What happened next is straight out of Scorcese:
"He comes into my office 15 minutes before the meeting begins and he muscles me," Stenger said. "He said, 'This (the casino) is the largest investment your district has ever seen or will ever see. And we are asking you to vote no (on the North County rezoning issue).'"

Stenger said he could not understand why Lee would take an interest in the matter. From his perspective, he said, the Lemay casino and a potential North County gambling center would be too far apart to compete.
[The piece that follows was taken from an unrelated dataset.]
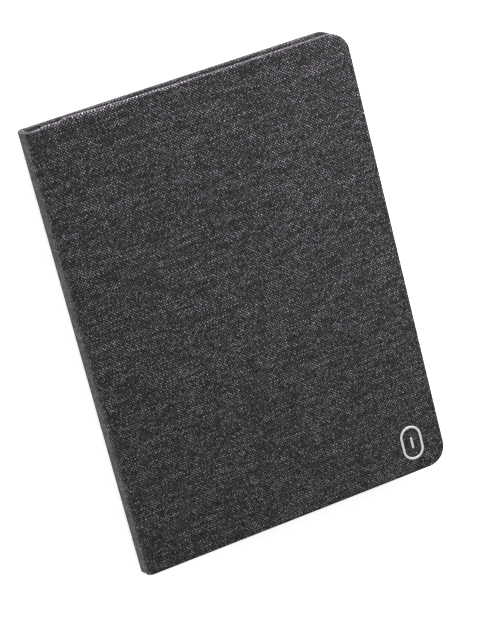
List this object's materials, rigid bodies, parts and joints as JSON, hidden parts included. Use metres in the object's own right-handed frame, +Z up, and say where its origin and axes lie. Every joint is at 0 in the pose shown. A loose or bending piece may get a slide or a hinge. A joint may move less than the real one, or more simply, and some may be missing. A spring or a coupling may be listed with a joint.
{
  "type": "tablet folio case",
  "caption": "Folio case with a padded woven-cloth cover hinged by a stiff spine to a back panel, whose moulded tray and soft corner grips hold a tablet.",
  "frame": {"origin": "middle of the closed case's footprint, on the surface it lies on", "axes": "+Z up through the front cover, +Y to the tablet's top edge, spine at -X"},
  "size_m": [0.182, 0.249, 0.0171],
  "materials": {
    "outer_cloth": "heathered charcoal woven polyester",
    "lining": "light grey brushed microfibre",
    "foam": "soft closed-cell padding",
    "board": "grey-brown fibreboard",
    "bond": "double-sided bonding sheet",
    "tray": "fine-textured black polycarbonate",
    "grip": "soft-touch black elastomer",
    "bezel": "smooth black plastic",
    "magnet": "nickel-plated magnet",
    "emblem": "satin silver",
    "emblem_field": "dark plate"
  },
  "bodies": {
    "back": {"back_cloth": "outer_cloth", "back_foam": "foam", "back_board": "board", "back_bond_sheet": "bond", "tray_shell": "tray", "tray_liner": "lining", "camera_bezel": "bezel", "corner_grip_top_spine": "grip", "corner_grip_top_fore": "grip", "corner_grip_bottom_spine": "grip", "corner_grip_bottom_fore": "grip"},
    "spine": {"back_crease_cloth": "outer_cloth", "back_crease_lining": "lining", "spine_cloth": "outer_cloth", "spine_board": "board", "spine_lining": "lining"},
    "cover": {"front_crease_cloth": "outer_cloth", "front_crease_lining": "lining", "cover_cloth": "outer_cloth", "cover_foam": "foam", "cover_board": "board", "cover_lining": "lining", "closure_magnets": "magnet", "wake_magnet": "magnet", "emblem": "emblem", "emblem_bar": "emblem_field"}
  },
  "joints": [
    {"name": "spine_fold", "type": "hinge", "parent": "back", "child": "spine", "pos_m": [-0.09025, 0, 0.00075], "axis": [0, -1, 0], "range_deg": [0, 90], "deforming": ["back_crease_cloth", "back_crease_lining"]},
    {"name": "cover_fold", "type": "hinge", "parent": "spine", "child": "cover", "pos_m": [-0.09025, 0, 0.01615], "axis": [0, -1, 0], "range_deg": [0, 90], "deforming": ["front_crease_cloth", "front_crease_lining"]}
  ]
}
"I asked Lee why he cared, but he would only say, 'Voting no is the right decision to make. You need to vote no.'" Stenger said.
  • Photo of Dan Lee via
Then, when Stenger cast his vote in favor of re-zoning-- against Lee's advice-- the casino boss interrupted the meeting, tried to get in the council rep's face, and started making threats.
Stenger said Lee then approached Stenger's assistant, Linda Henry, who was seated at the side of the dais.

"Lee says to her, loud enough for everyone to hear, 'He (Stenger) just made the worst move in his political career! I won't forget this! I never forget things like this!'" Stenger said.
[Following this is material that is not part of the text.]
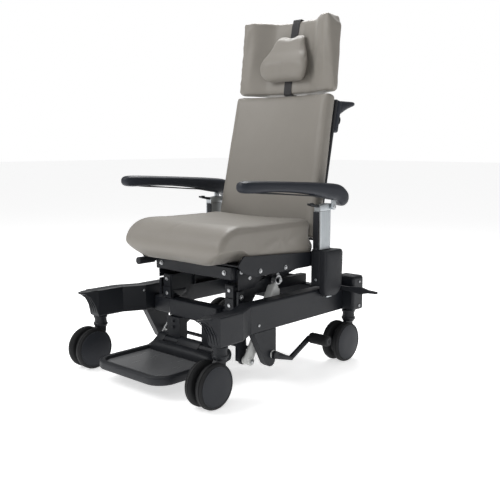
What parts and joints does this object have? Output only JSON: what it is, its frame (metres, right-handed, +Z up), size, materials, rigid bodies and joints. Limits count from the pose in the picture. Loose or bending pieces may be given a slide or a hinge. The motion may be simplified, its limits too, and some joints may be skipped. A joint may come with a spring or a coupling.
{
  "type": "sit to stand lift",
  "caption": "Wheeled chair on a scissor lift that raises and tilts its seat, with flip-up armrests, a reclining back, a headrest and a folding footplate.",
  "frame": {"origin": "floor point under the middle of the bounding box", "axes": "+X to the sitter's left, -Y to the front, +Z up; the floor is z = 0"},
  "size_m": [0.862, 0.9888, 1.3169],
  "materials": {
    "satin_frame": "satin powder coat, near-black blue-grey",
    "beam_coat": "satin powder coat, near-black blue-grey, on hollow box beams",
    "black_plastic": "fine-grained black moulding",
    "rubber": "matt black",
    "grey_vinyl": "soft warm-grey coated upholstery, low sheen",
    "arm_pad": "soft-touch navy-black foam skin",
    "aluminium": "satin extruded bar with fine lines",
    "light_grey_plastic": "smooth light-grey housing",
    "steel": "zinc-plated bar",
    "webbing": "woven black webbing"
  },
  "bodies": {
    "chassis": {"actuator_bracket": "satin_frame", "brake_bracket_left": "satin_frame", "brake_bracket_right": "satin_frame", "footplate_hanger_left": "satin_frame", "footplate_hanger_right": "satin_frame", "front_crossbeam": "beam_coat", "lift_bracket_left": "satin_frame", "lift_bracket_right": "satin_frame", "rear_crossbeam": "beam_coat", "roller_track_left": "satin_frame", "roller_track_right": "satin_frame", "side_beam_left": "beam_coat", "side_beam_right": "beam_coat"},
    "castor_front_left": {"castor_front_left": "satin_frame"},
    "wheel_front_left_outer": {"wheel_front_left_outer": "rubber"},
    "wheel_front_left_inner": {"wheel_front_left_inner": "rubber"},
    "castor_rear_left": {"castor_rear_left": "satin_frame"},
    "wheel_rear_left_outer": {"wheel_rear_left_outer": "rubber"},
    "wheel_rear_left_inner": {"wheel_rear_left_inner": "rubber"},
    "castor_front_right": {"castor_front_right": "satin_frame"},
    "wheel_front_right_outer": {"wheel_front_right_outer": "rubber"},
    "wheel_front_right_inner": {"wheel_front_right_inner": "rubber"},
    "castor_rear_right": {"castor_rear_right": "satin_frame"},
    "wheel_rear_right_outer": {"wheel_rear_right_outer": "rubber"},
    "wheel_rear_right_inner": {"wheel_rear_right_inner": "rubber"},
    "outer_arms": {"outer_arms": "satin_frame"},
    "inner_arms": {"inner_arms": "satin_frame"},
    "carriage": {"carriage_front_bar": "satin_frame", "carriage_rail_left": "satin_frame", "carriage_rail_right": "satin_frame", "carriage_rear_bar": "satin_frame"},
    "actuator_body": {"actuator_body": "light_grey_plastic"},
    "actuator_rod": {"actuator_rod": "steel"},
    "seat": {"seat_pan": "satin_frame", "seat_cushion": "grey_vinyl", "arm_cover_left": "black_plastic", "arm_cover_right": "black_plastic", "arm_post_left": "aluminium", "arm_post_right": "aluminium"},
    "backrest": {"back_shell": "black_plastic", "back_cushion": "grey_vinyl", "push_handle_left": "black_plastic", "push_handle_right": "black_plastic"},
    "headrest": {"headrest_pad": "grey_vinyl", "headrest_stay": "satin_frame", "pillow_strap": "webbing", "neck_pillow": "grey_vinyl"},
    "armrest_left": {"armrest_left": "arm_pad"},
    "arm_release_left": {"arm_release_left": "black_plastic"},
    "handle_release_left": {"handle_release_left": "black_plastic"},
    "armrest_right": {"armrest_right": "arm_pad"},
    "arm_release_right": {"arm_release_right": "black_plastic"},
    "handle_release_right": {"handle_release_right": "black_plastic"},
    "footplate": {"footplate": "black_plastic"},
    "brake": {"brake_shaft": "steel", "brake_pad_left": "rubber", "brake_pad_right": "rubber"},
    "side_lever": {"side_lever": "black_plastic"}
  },
  "joints": [
    {"name": "swivel_front_left", "type": "hinge", "parent": "chassis", "child": "castor_front_left", "pos_m": [0.2765, -0.3559, 0.17], "axis": [0, 0, 1], "continuous": true},
    {"name": "roll_front_left_outer", "type": "hinge", "parent": "castor_front_left", "child": "wheel_front_left_outer", "pos_m": [0.3005, -0.4059, 0.075], "axis": [1, 0, 0], "continuous": true},
    {"name": "roll_front_left_inner", "type": "hinge", "parent": "castor_front_left", "child": "wheel_front_left_inner", "pos_m": [0.2525, -0.4059, 0.075], "axis": [1, 0, 0], "continuous": true},
    {"name": "swivel_rear_left", "type": "hinge", "parent": "chassis", "child": "castor_rear_left", "pos_m": [0.2765, 0.3491, 0.17], "axis": [0, 0, 1], "continuous": true},
    {"name": "roll_rear_left_outer", "type": "hinge", "parent": "castor_rear_left", "child": "wheel_rear_left_outer", "pos_m": [0.3005, 0.2991, 0.075], "axis": [1, 0, 0], "continuous": true},
    {"name": "roll_rear_left_inner", "type": "hinge", "parent": "castor_rear_left", "child": "wheel_rear_left_inner", "pos_m": [0.2525, 0.2991, 0.075], "axis": [1, 0, 0], "continuous": true},
    {"name": "swivel_front_right", "type": "hinge", "parent": "chassis", "child": "castor_front_right", "pos_m": [-0.3545, -0.3559, 0.17], "axis": [0, 0, 1], "continuous": true},
    {"name": "roll_front_right_outer", "type": "hinge", "parent": "castor_front_right", "child": "wheel_front_right_outer", "pos_m": [-0.3785, -0.4059, 0.075], "axis": [1, 0, 0], "continuous": true},
    {"name": "roll_front_right_inner", "type": "hinge", "parent": "castor_front_right", "child": "wheel_front_right_inner", "pos_m": [-0.3305, -0.4059, 0.075], "axis": [1, 0, 0], "continuous": true},
    {"name": "swivel_rear_right", "type": "hinge", "parent": "chassis", "child": "castor_rear_right", "pos_m": [-0.3545, 0.3491, 0.17], "axis": [0, 0, 1], "continuous": true},
    {"name": "roll_rear_right_outer", "type": "hinge", "parent": "castor_rear_right", "child": "wheel_rear_right_outer", "pos_m": [-0.3785, 0.2991, 0.075], "axis": [1, 0, 0], "continuous": true},
    {"name": "roll_rear_right_inner", "type": "hinge", "parent": "castor_rear_right", "child": "wheel_rear_right_inner", "pos_m": [-0.3305, 0.2991, 0.075], "axis": [1, 0, 0], "continuous": true},
    {"name": "lift_raise", "type": "hinge", "parent": "chassis", "child": "outer_arms", "pos_m": [-0.039, -0.1334, 0.302], "axis": [1, 0, 0], "range_deg": [0, 31]},
    {"name": "lift_cross", "type": "hinge", "parent": "outer_arms", "child": "inner_arms", "pos_m": [-0.039, 0.0617, 0.346], "axis": [1, 0, 0], "range_deg": [-62, 0]},
    {"name": "lift_carry", "type": "hinge", "parent": "inner_arms", "child": "carriage", "pos_m": [-0.039, -0.1334, 0.39], "axis": [1, 0, 0], "range_deg": [0, 31]},
    {"name": "actuator_swing", "type": "hinge", "parent": "chassis", "child": "actuator_body", "pos_m": [0.183, -0.1244, 0.07], "axis": [1, 0, 0], "range_deg": [0, 13]},
    {"name": "actuator_stroke", "type": "slide", "parent": "actuator_body", "child": "actuator_rod", "axis": [0, 0.4928, 0.8701], "range_m": [0, 0.058]},
    {"name": "seat_tilt", "type": "hinge", "parent": "carriage", "child": "seat", "pos_m": [-0.039, -0.1684, 0.398], "axis": [1, 0, 0], "range_deg": [0, 25]},
    {"name": "back_recline", "type": "hinge", "parent": "seat", "child": "backrest", "pos_m": [-0.039, 0.2516, 0.43], "axis": [-1, 0, 0], "range_deg": [0, 35]},
    {"name": "headrest_height", "type": "slide", "parent": "backrest", "child": "headrest", "axis": [0, 0.1977, 0.9803], "range_m": [0, 0.08]},
    {"name": "arm_lift_left", "type": "hinge", "parent": "seat", "child": "armrest_left", "pos_m": [0.2595, 0.2526, 0.592], "axis": [-1, 0, 0], "range_deg": [0, 80]},
    {"name": "arm_release_press_left", "type": "hinge", "parent": "seat", "child": "arm_release_left", "pos_m": [0.245, 0.1826, 0.6], "axis": [-1, 0, 0], "range_deg": [0, 8], "stiffness_Nm_per_rad": 2},
    {"name": "handle_release_pull_left", "type": "hinge", "parent": "backrest", "child": "handle_release_left", "pos_m": [0.172, 0.38118, 0.89761], "axis": [-1, 0, 0], "range_deg": [0, 10], "stiffness_Nm_per_rad": 2},
    {"name": "arm_lift_right", "type": "hinge", "parent": "seat", "child": "armrest_right", "pos_m": [-0.3375, 0.2526, 0.592], "axis": [-1, 0, 0], "range_deg": [0, 80]},
    {"name": "arm_release_press_right", "type": "hinge", "parent": "seat", "child": "arm_release_right", "pos_m": [-0.323, 0.1826, 0.6], "axis": [-1, 0, 0], "range_deg": [0, 8], "stiffness_Nm_per_rad": 2},
    {"name": "handle_release_pull_right", "type": "hinge", "parent": "backrest", "child": "handle_release_right", "pos_m": [-0.25, 0.38118, 0.89761], "axis": [-1, 0, 0], "range_deg": [0, 10], "stiffness_Nm_per_rad": 2},
    {"name": "footplate_fold", "type": "hinge", "parent": "chassis", "child": "footplate", "pos_m": [-0.039, -0.1834, 0.09], "axis": [-1, 0, 0], "range_deg": [0, 60]},
    {"name": "brake_press", "type": "hinge", "parent": "chassis", "child": "brake", "pos_m": [-0.039, -0.0754, 0.098], "axis": [-1, 0, 0], "range_deg": [0, 12]},
    {"name": "side_lever_turn", "type": "hinge", "parent": "chassis", "child": "side_lever", "pos_m": [0.263, 0.3076, 0.28], "axis": [0, 1, 0], "range_deg": [-12, 12]}
  ],
  "couplings": [
    {"joint": "lift_cross", "follows": "lift_raise", "ratio": -2},
    {"joint": "lift_carry", "follows": "lift_raise", "ratio": 1},
    {"joint": "actuator_swing", "follows": "lift_raise", "ratio": 0.37918},
    {"joint": "actuator_stroke", "follows": "lift_raise", "m_per_rad": 0.10496}
  ]
}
Henry confirmed the incident. "He said it very menacingly," she added. "I felt threatened."
But then again, as Chad pointed out, Lee had a right to be angry-- it was the first time Stenger had said no to the casino lobby:
The Las Vegas-based Pinnacle is finishing up a $357-million casino in Stenger's south county district and the casino boss didn't want Stenger to vote in favor of yet another casino in the St. Louis area.

Trouble is, Stenger just can't say no to casinos -- any casinos.

It was Stenger, after all, who insisted that casinos be exempted from the St. Louis County smoking ban if fellow council members wanted his vote on the matter. The council kowtowed to Stenger's demand and exempted casinos.

Then yesterday -- a day after voters in the county overwhelming approved the smoking ban -- there's Stenger blabbing to the Post-Dispatch in another article about how perhaps he should not have caved to gaming interests and insisted upon an exemption for casinos.

"With upwards of 65 percent of the peole voting in favor of the ban, I think you can see the day coming to phase out that exemption," Stenger told the paper.

Ya think? Too bad Stenger and the rest of the council didn't pass the buck on the casino vote (like they did with the smoking ban) and send the issue to voters. Based on the groundswell of opposition to building yet another casino in the region -- this one just outside a conservation area in north county -- it seems voters would have had plenty to say on that matter as well.